> Wow awesome!
> Just to check, you just cut the 12 volt power wire
> and replaced it with 24 colts?
No young horses were involved. LOL.
I basically made a harness of three HDD power supply connectors,
removed the red wires (the 5v is provided by the 24v through the on-
board 7805). Soldered the three yellow ones to the +24v supply lead.
Soldered the six black ones to the supply ground lead, plus an
additional black wire that I ran over to a black wire near big
motherboard connector. That is an attempt to makes sure the power
supply grounds are equal. There are probably also grounds in the data
lines. This does make multiple grounding paths, which is generally not
a great idea but it seems to work, and is no worse than the original
setup in that manner.
I'll get some photos up today of how I did it. I am not sure the 24v
2.5A desktop supply is up to the task, I bought it for LED lighting
and never really checked the specs against what the 3x steppers would
need.
> What stepper motors are you driving with
> these? (The MakerBot machines' steppers
> are only rated to 14V.)
To my understanding of steppers, (which may be flawed) the limiting
issue is heat. Heat comes from putting in too much current at any
voltage. Since in theory the A3977 limits the current to the same
value at the motor for both 12v and 24v, the heat in the motor should
not change. If you put a constant 14v on a coil of the stepper I think
it would get very hot.
The electrically the motor is a coil. You want to make a magnetic
field with the coil. The magnetic field is created by the current in
the coil (which is why an ideal stepper motor driver would be an ideal
current source).
At rest, the average voltage that the A3977 has to apply to the motor
may be quite low for the motor to draw the current set by the A3977.
This state is governed by the motor's DC resistance and Ohm's law.
V = I * DCR
Since motors DCR is probably small, the A3977 will reduce the voltage
to a small value -- just enough to maintain I. This limits the total
power in the motor:
P = V * I
When a coil is switched on, the transient is governed by:
V = L di/dt
(the voltage seen on the motors coil is equal to the inductance of the
coil, times how fast the current is changing)

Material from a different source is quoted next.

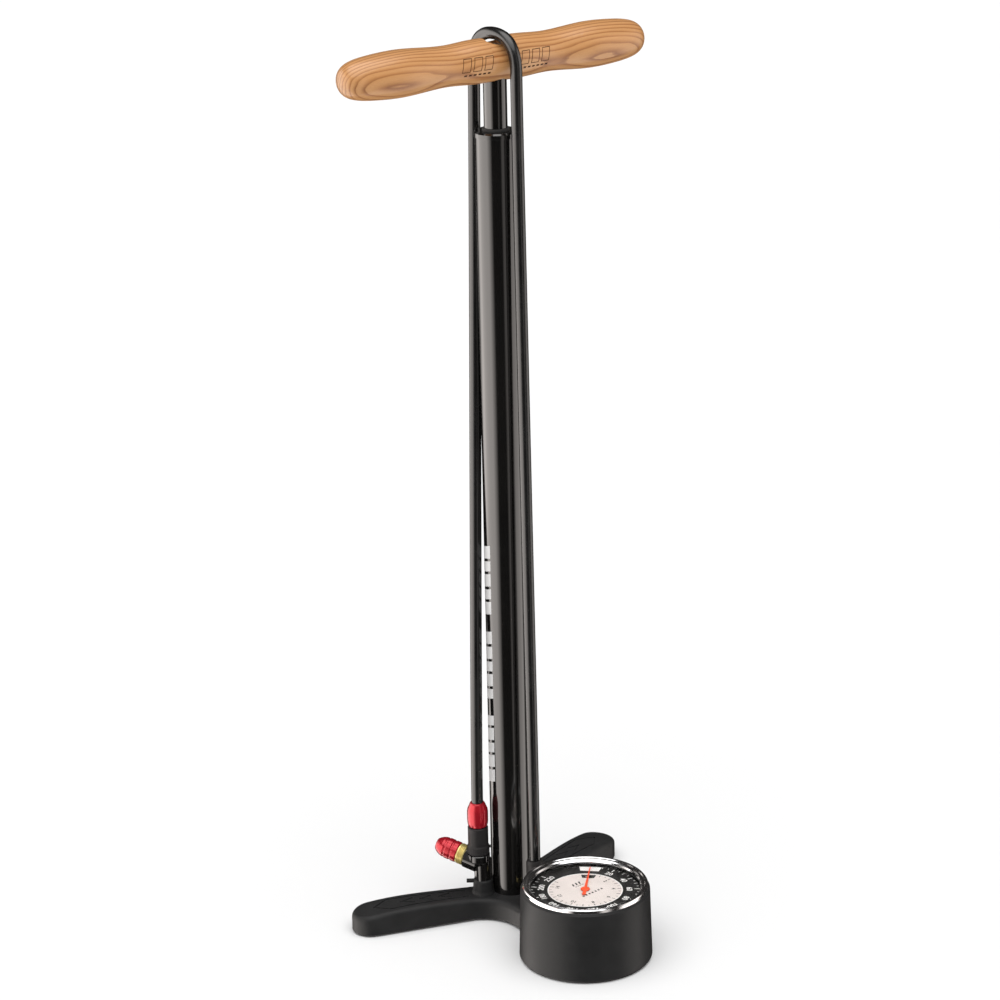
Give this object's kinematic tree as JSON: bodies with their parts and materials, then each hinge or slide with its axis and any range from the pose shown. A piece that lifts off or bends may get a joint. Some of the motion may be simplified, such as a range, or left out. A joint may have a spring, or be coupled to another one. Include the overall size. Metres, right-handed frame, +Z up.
{
  "type": "floor bike pump",
  "caption": "Floor pump with a steel barrel, wooden T-handle, footed cast base, large dial gauge in a round shroud, and a hose looped over the handle to a docked chuck.",
  "frame": {"origin": "on the floor, under the middle of the pump's footprint box", "axes": "+Z up along the barrel, handle along X, gauge in front of the barrel towards -Y"},
  "size_m": [0.242, 0.1842, 0.6441],
  "materials": {
    "casting_black": "semi-matt black textured powder coat on cast aluminium",
    "enamel_black": "high-gloss black enamel",
    "hose_rubber": "smooth glossy black rubber",
    "rubber_black": "matt black rubber",
    "steel": "ground bright steel",
    "chrome_ring": "polished, slightly brushed round the ring",
    "brass": "turned, bright",
    "red_anodised": "satin red anodised",
    "black_anodised": "satin black anodised",
    "ash_wood": "clear varnish over open, wavy grain",
    "lens": "clear polished",
    "dial_black": "satin black print with white marks",
    "needle_red": "satin signal orange-red",
    "shroud_black": "fine-grained matt black",
    "acetal": "natural white bearing plastic"
  },
  "bodies": {
    "base": {"base_casting": "casting_black", "foot_pads": "rubber_black", "case_screws": "steel", "barrel_tube": "enamel_black", "barrel_cap": "enamel_black", "cap_seal": "rubber_black", "rod_guide": "acetal", "rod_wiper": "rubber_black", "foot_plug": "black_anodised", "foot_seal": "rubber_black", "check_spring": "steel", "hose": "hose_rubber", "hose_barb": "brass", "lower_ferrule": "black_anodised", "chuck_ferrule": "red_anodised", "swivel_tail": "brass", "chuck_dock": "enamel_black", "dock_spigot": "steel", "dock_screw": "steel", "dock_pin": "black_anodised", "gauge_shroud": "shroud_black", "gauge_case": "steel", "gauge_gasket": "rubber_black", "gauge_lens": "lens", "gauge_bezel": "chrome_ring", "dial_plate": "dial_black", "gauge_stem": "brass", "bourdon_tube": "brass", "movement_plates": "brass", "needle_stop": "steel"},
    "plunger": {"piston_rod": "enamel_black", "piston_head": "acetal", "piston_seal": "rubber_black", "piston_screw": "steel", "bump_stop": "rubber_black", "handle": "ash_wood", "rod_insert": "steel", "handle_bolt": "steel"},
    "valve_ball": {"check_ball": "steel"},
    "chuck": {"chuck_body": "black_anodised", "chuck_ring": "black_anodised", "chuck_seal": "rubber_black"},
    "button": {"bleed_button": "black_anodised"},
    "adapter": {"adapter_shank": "brass", "adapter_thread": "brass", "adapter_sleeve": "red_anodised", "adapter_seal": "rubber_black"},
    "needle": {"gauge_needle": "needle_red", "pinion_shaft": "steel"},
    "sector": {"sector_gear": "brass"},
    "link": {"movement_link": "steel"}
  },
  "joints": [
    {"name": "plunger_slide", "type": "slide", "parent": "base", "child": "plunger", "axis": [0, 0, 1], "range_m": [0, 0.498], "deforming": ["hose"]},
    {"name": "valve_lift", "type": "slide", "parent": "base", "child": "valve_ball", "axis": [0, 0, -1], "range_m": [0, 0.0015], "stiffness_N_per_m": 40, "springref_m": -0.003, "deforming": ["check_spring"]},
    {"name": "chuck_swivel", "type": "hinge", "parent": "base", "child": "chuck", "pos_m": [-0.024, 0.05168, 0.06], "axis": [0, 0, 1], "continuous": true},
    {"name": "button_press", "type": "slide", "parent": "chuck", "child": "button", "axis": [-0.8192, 0.5736, 0], "range_m": [0, 0.0008], "stiffness_N_per_m": 300, "springref_m": -0.001},
    {"name": "adapter_pull", "type": "slide", "parent": "base", "child": "adapter", "axis": [-0.5274, 0.8059, 0.2689], "range_m": [0, 0.03]},
    {"name": "sector_turn", "type": "hinge", "parent": "base", "child": "sector", "pos_m": [0.024, -0.04532, 0.0312], "axis": [0, 0, 1], "range_deg": [0, 33.3], "stiffness_Nm_per_rad": 0.004, "springref_deg": -11.46},
    {"name": "needle_turn", "type": "hinge", "parent": "base", "child": "needle", "pos_m": [0, -0.04532, 0.0312], "axis": [0, 0, -1], "range_deg": [0, 300]},
    {"name": "link_turn", "type": "hinge", "parent": "sector", "child": "link", "pos_m": [0.02555, -0.05112, 0.028], "axis": [0, 0, -1], "range_deg": [0, 34]}
  ],
  "couplings": [
    {"joint": "needle_turn", "follows": "sector_turn", "ratio": 9},
    {"joint": "link_turn", "follows": "sector_turn", "ratio": 1}
  ]
}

The L we can't really change. It is a function of how the motor is
wound.
We want a big di/dt (get the current going quickly so the magnetic
filed and thus the torque happens quickly, so the motor can keep
torque at higher speeds).
If you increase the V you can increase the di/dt and step the motor
more quickly.
Whether the motor can handle this is really about how well the A3977
does its job of limiting the current.
> How are you managing heat generated in the
> A3977 chip? That 2.5A max rating only holds
> if you have it well heat-sinked and possibly
> fan-cooled to keep the internal temperature
> within spec.
I have not changed the vref pot setting on the stepper, so hopefully
MBI set it reasonably and therefore current is reasonable.
I should measure that to makes sure it is an OK value.
The heat in the A3977 is largely dependent on the current and the DCR
of its internal FETs. It has an internal charge pump to drive the
gates of the FETs really high so they turn on hard. Cleverly, this
charge pump allows them to use the better N FETs to pull up and pull
down.
In any case, I'll give the A3977 a "rule of thumb" test today and see
if they have a reasonable package temperature.
The A3977 is a pretty cool chip:
http://www.allegromicro.com/en/Products/Part_Numbers/3977/3977.pdf
Do you have a handy link to the Cupcake stepper motor data sheets? I
poked around on the wiki a bit but did not find it right away.